Sritharan did not attend this meeting but says he spoke about the issue with President Rajapaksa when he attended an all-party meeting July 2.
"I mentioned to (President Rajapaksa), you also played a good role in the latter part of the 80s on human rights," Sritharan says. "You also played a historical role for 20, 25 years to eradicate the Tamil fascism. In the same way, you will try to devolve the powers to the other communities, Tamils including other communities, as well as value the peoples' respect and dignity."
Sritharan believes President Rajapaksa faces pressure from the People's Liberation Front (JVP) and Jathika Hela Urumaya parties against devolving power, but he is hopeful.

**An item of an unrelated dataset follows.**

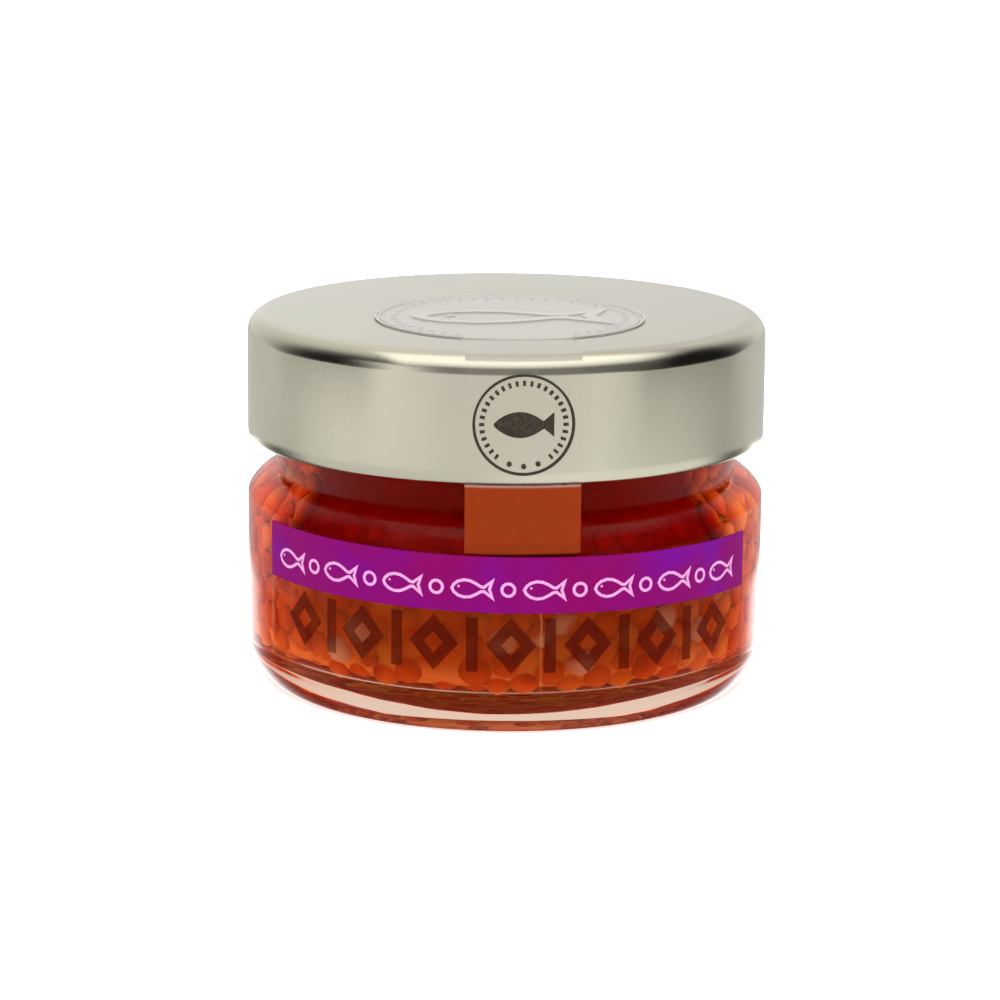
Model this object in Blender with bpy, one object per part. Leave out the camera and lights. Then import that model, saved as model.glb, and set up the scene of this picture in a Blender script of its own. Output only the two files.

"Now the government must take some risks," says Sritharan. "Peace is the main agenda. Free the people from camps. Celebrate the peace. At that time, if one or two LTTE (members) create problems, the people will punish them. Now if the (existing) situation continues, that is a fertilized ground."
Sritharan calls on the government to release from IDP camps those who can easily be identified as not being a threat -- families with five or six children, widows, pregnant women and the elderly.
"Now people also want to live," he says. "They want their children educated. They want jobs. They want peace."